▶ _THE EXERCISE_
Quote all of the data below exactly, please.

▶ _GIVEN MATERIAL_
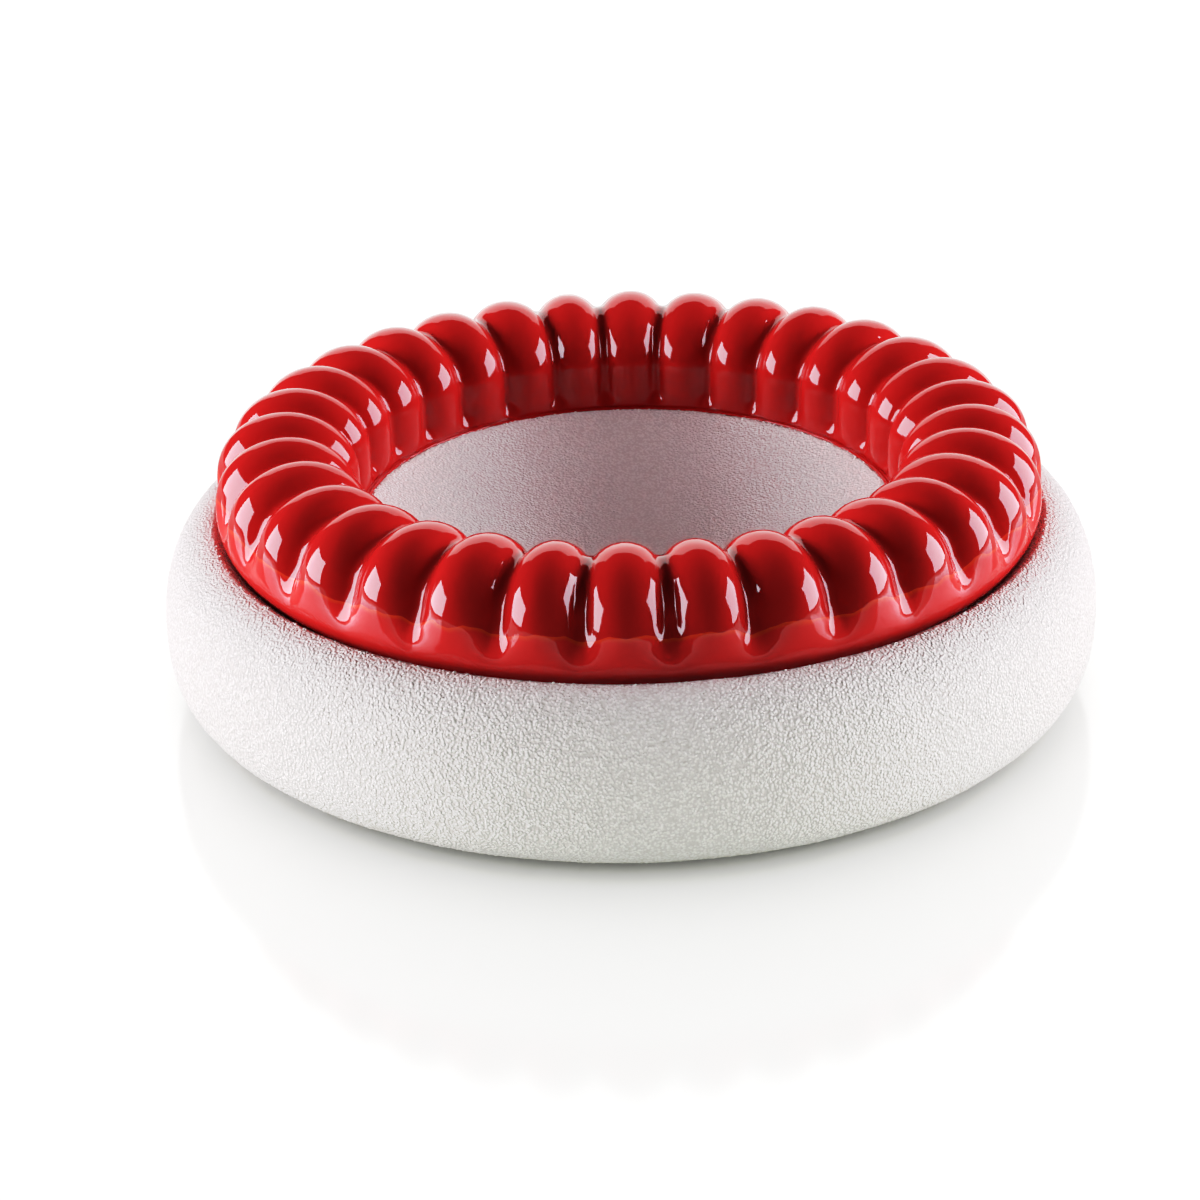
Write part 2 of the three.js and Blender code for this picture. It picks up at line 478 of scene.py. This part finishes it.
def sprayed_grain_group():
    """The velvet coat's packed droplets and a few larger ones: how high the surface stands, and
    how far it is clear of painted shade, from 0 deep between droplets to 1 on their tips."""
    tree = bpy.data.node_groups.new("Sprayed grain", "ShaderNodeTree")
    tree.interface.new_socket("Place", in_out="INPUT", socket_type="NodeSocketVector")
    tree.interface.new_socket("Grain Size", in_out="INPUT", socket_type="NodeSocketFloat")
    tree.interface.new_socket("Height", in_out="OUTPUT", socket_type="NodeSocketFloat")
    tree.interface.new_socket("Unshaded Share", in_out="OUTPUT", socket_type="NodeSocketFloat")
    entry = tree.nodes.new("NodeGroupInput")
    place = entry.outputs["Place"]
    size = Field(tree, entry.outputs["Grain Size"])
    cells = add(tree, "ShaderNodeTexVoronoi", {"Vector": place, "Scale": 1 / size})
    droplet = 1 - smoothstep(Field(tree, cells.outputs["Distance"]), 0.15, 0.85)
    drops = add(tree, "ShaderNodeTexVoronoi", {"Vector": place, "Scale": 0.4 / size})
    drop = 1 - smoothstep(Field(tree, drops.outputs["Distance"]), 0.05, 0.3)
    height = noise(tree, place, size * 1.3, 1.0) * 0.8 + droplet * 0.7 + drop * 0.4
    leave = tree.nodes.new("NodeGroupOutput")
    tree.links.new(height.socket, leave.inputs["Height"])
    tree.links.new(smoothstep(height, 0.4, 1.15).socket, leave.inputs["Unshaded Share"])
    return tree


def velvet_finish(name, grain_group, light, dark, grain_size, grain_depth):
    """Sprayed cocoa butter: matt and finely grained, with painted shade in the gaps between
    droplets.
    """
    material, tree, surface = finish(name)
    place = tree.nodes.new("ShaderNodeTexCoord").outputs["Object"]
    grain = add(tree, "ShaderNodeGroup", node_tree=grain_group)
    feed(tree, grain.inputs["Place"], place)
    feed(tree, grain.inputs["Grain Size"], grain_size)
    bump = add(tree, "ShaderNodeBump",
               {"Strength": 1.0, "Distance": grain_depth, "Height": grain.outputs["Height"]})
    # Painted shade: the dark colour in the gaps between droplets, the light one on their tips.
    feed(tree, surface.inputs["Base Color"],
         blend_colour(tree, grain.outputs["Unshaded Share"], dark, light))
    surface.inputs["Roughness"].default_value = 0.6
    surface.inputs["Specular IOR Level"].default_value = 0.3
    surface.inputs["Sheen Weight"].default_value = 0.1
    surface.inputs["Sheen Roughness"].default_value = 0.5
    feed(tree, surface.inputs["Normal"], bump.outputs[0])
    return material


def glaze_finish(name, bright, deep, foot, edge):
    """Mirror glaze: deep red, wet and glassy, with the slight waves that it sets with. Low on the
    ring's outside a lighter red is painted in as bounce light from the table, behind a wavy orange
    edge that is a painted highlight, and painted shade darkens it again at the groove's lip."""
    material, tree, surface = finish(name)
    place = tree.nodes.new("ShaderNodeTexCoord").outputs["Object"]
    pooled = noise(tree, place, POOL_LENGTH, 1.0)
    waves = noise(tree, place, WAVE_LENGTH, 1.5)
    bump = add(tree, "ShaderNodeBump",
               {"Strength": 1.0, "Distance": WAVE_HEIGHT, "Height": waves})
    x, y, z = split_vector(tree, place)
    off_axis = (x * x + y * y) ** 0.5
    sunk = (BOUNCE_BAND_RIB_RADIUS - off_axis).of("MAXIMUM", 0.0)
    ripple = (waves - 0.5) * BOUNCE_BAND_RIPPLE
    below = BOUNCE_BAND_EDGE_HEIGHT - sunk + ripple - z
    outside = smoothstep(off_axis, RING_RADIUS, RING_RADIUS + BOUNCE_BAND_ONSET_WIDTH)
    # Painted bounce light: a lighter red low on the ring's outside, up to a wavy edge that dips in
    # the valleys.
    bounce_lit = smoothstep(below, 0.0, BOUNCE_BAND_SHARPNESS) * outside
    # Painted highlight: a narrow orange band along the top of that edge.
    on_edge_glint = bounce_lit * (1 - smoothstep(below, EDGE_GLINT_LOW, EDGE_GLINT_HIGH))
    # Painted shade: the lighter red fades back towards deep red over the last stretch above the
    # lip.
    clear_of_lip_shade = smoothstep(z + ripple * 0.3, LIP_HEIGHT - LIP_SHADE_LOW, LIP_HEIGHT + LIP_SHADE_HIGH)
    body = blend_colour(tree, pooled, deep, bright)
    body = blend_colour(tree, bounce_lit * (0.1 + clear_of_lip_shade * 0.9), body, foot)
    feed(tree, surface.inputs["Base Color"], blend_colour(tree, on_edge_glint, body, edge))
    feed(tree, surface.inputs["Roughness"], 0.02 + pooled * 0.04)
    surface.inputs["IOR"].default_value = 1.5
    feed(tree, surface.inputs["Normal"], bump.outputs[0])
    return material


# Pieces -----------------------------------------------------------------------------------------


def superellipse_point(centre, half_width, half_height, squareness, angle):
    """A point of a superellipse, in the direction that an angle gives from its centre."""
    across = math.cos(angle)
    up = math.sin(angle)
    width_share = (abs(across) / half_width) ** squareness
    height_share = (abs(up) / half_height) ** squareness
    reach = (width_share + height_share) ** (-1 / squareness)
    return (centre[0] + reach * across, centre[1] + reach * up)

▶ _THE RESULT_
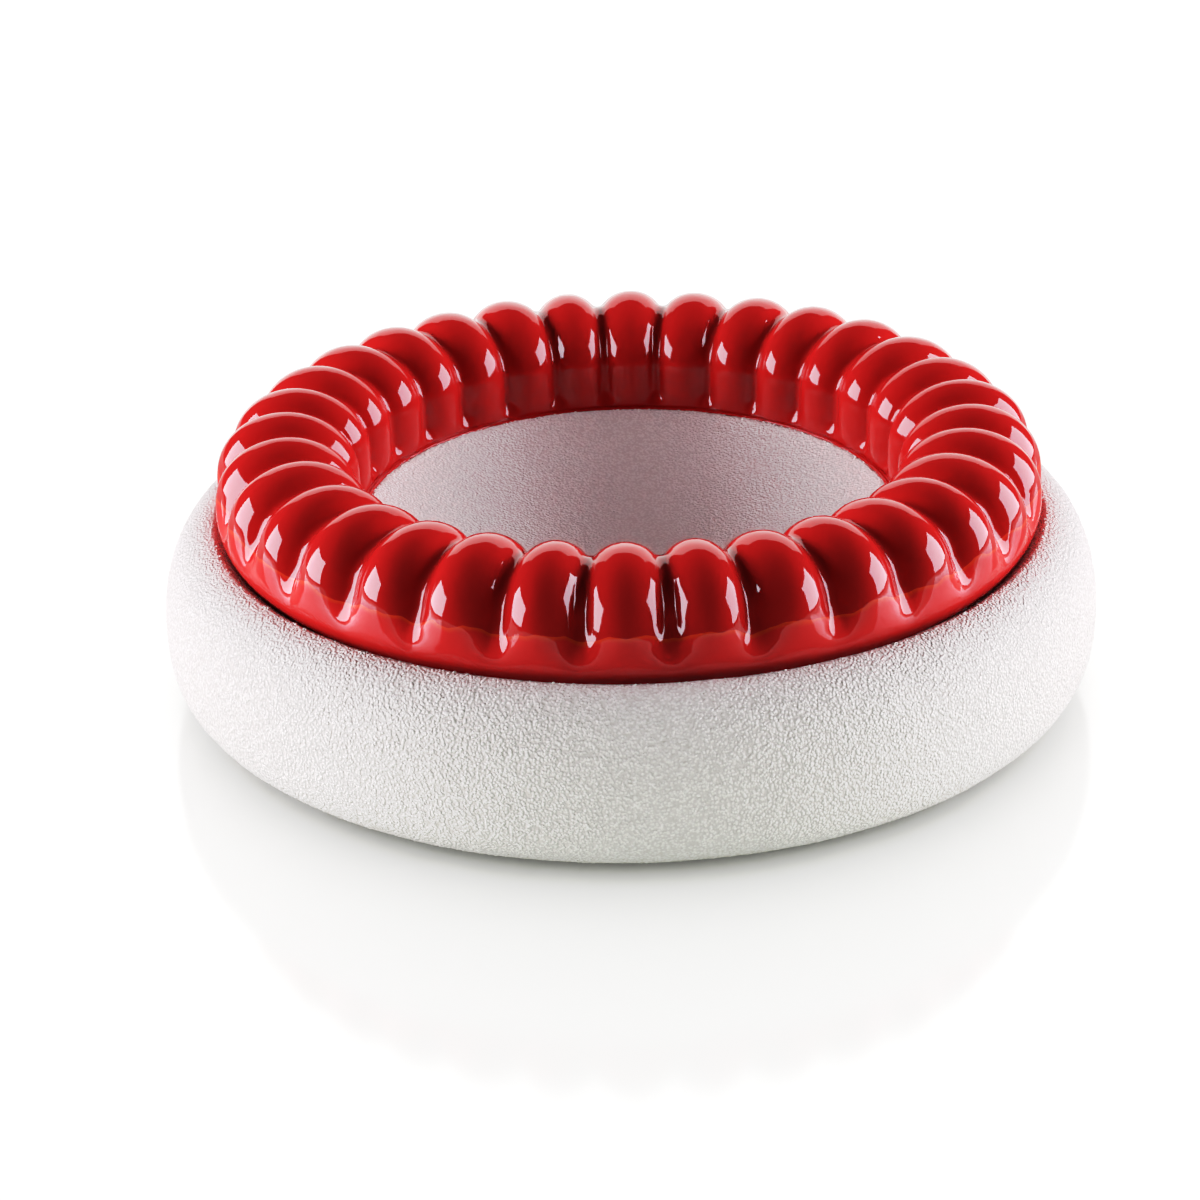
Write part 2 of the three.js and Blender code for this picture. It picks up at line 478 of scene.py. This part finishes it.
def sprayed_grain_group():
    """The velvet coat's packed droplets and a few larger ones: how high the surface stands, and
    how far it is clear of painted shade, from 0 deep between droplets to 1 on their tips."""
    tree = bpy.data.node_groups.new("Sprayed grain", "ShaderNodeTree")
    tree.interface.new_socket("Place", in_out="INPUT", socket_type="NodeSocketVector")
    tree.interface.new_socket("Grain Size", in_out="INPUT", socket_type="NodeSocketFloat")
    tree.interface.new_socket("Height", in_out="OUTPUT", socket_type="NodeSocketFloat")
    tree.interface.new_socket("Unshaded Share", in_out="OUTPUT", socket_type="NodeSocketFloat")
    entry = tree.nodes.new("NodeGroupInput")
    place = entry.outputs["Place"]
    size = Field(tree, entry.outputs["Grain Size"])
    cells = add(tree, "ShaderNodeTexVoronoi", {"Vector": place, "Scale": 1 / size})
    droplet = 1 - smoothstep(Field(tree, cells.outputs["Distance"]), 0.15, 0.85)
    drops = add(tree, "ShaderNodeTexVoronoi", {"Vector": place, "Scale": 0.4 / size})
    drop = 1 - smoothstep(Field(tree, drops.outputs["Distance"]), 0.05, 0.3)
    height = noise(tree, place, size * 1.3, 1.0) * 0.8 + droplet * 0.7 + drop * 0.4
    leave = tree.nodes.new("NodeGroupOutput")
    tree.links.new(height.socket, leave.inputs["Height"])
    tree.links.new(smoothstep(height, 0.4, 1.15).socket, leave.inputs["Unshaded Share"])
    return tree


def velvet_finish(name, grain_group, light, dark, grain_size, grain_depth):
    """Sprayed cocoa butter: matt and finely grained, with painted shade in the gaps between
    droplets.
    """
    material, tree, surface = finish(name)
    place = tree.nodes.new("ShaderNodeTexCoord").outputs["Object"]
    grain = add(tree, "ShaderNodeGroup", node_tree=grain_group)
    feed(tree, grain.inputs["Place"], place)
    feed(tree, grain.inputs["Grain Size"], grain_size)
    bump = add(tree, "ShaderNodeBump",
               {"Strength": 1.0, "Distance": grain_depth, "Height": grain.outputs["Height"]})
    # Painted shade: the dark colour in the gaps between droplets, the light one on their tips.
    feed(tree, surface.inputs["Base Color"],
         blend_colour(tree, grain.outputs["Unshaded Share"], dark, light))
    surface.inputs["Roughness"].default_value = 0.6
    surface.inputs["Specular IOR Level"].default_value = 0.3
    surface.inputs["Sheen Weight"].default_value = 0.1
    surface.inputs["Sheen Roughness"].default_value = 0.5
    feed(tree, surface.inputs["Normal"], bump.outputs[0])
    return material


def glaze_finish(name, bright, deep, foot, edge):
    """Mirror glaze: deep red, wet and glassy, with the slight waves that it sets with. Low on the
    ring's outside a lighter red is painted in as bounce light from the table, behind a wavy orange
    edge that is a painted highlight, and painted shade darkens it again at the groove's lip."""
    material, tree, surface = finish(name)
    place = tree.nodes.new("ShaderNodeTexCoord").outputs["Object"]
    pooled = noise(tree, place, POOL_LENGTH, 1.0)
    waves = noise(tree, place, WAVE_LENGTH, 1.5)
    bump = add(tree, "ShaderNodeBump",
               {"Strength": 1.0, "Distance": WAVE_HEIGHT, "Height": waves})
    x, y, z = split_vector(tree, place)
    off_axis = (x * x + y * y) ** 0.5
    sunk = (BOUNCE_BAND_RIB_RADIUS - off_axis).of("MAXIMUM", 0.0)
    ripple = (waves - 0.5) * BOUNCE_BAND_RIPPLE
    below = BOUNCE_BAND_EDGE_HEIGHT - sunk + ripple - z
    outside = smoothstep(off_axis, RING_RADIUS, RING_RADIUS + BOUNCE_BAND_ONSET_WIDTH)
    # Painted bounce light: a lighter red low on the ring's outside, up to a wavy edge that dips in
    # the valleys.
    bounce_lit = smoothstep(below, 0.0, BOUNCE_BAND_SHARPNESS) * outside
    # Painted highlight: a narrow orange band along the top of that edge.
    on_edge_glint = bounce_lit * (1 - smoothstep(below, EDGE_GLINT_LOW, EDGE_GLINT_HIGH))
    # Painted shade: the lighter red fades back towards deep red over the last stretch above the
    # lip.
    clear_of_lip_shade = smoothstep(z + ripple * 0.3, LIP_HEIGHT - LIP_SHADE_LOW, LIP_HEIGHT + LIP_SHADE_HIGH)
    body = blend_colour(tree, pooled, deep, bright)
    body = blend_colour(tree, bounce_lit * (0.1 + clear_of_lip_shade * 0.9), body, foot)
    feed(tree, surface.inputs["Base Color"], blend_colour(tree, on_edge_glint, body, edge))
    feed(tree, surface.inputs["Roughness"], 0.02 + pooled * 0.04)
    surface.inputs["IOR"].default_value = 1.5
    feed(tree, surface.inputs["Normal"], bump.outputs[0])
    return material


# Pieces -----------------------------------------------------------------------------------------


def superellipse_point(centre, half_width, half_height, squareness, angle):
    """A point of a superellipse, in the direction that an angle gives from its centre."""
    across = math.cos(angle)
    up = math.sin(angle)
    width_share = (abs(across) / half_width) ** squareness
    height_share = (abs(up) / half_height) ** squareness
    reach = (width_share + height_share) ** (-1 / squareness)
    return (centre[0] + reach * across, centre[1] + reach * up)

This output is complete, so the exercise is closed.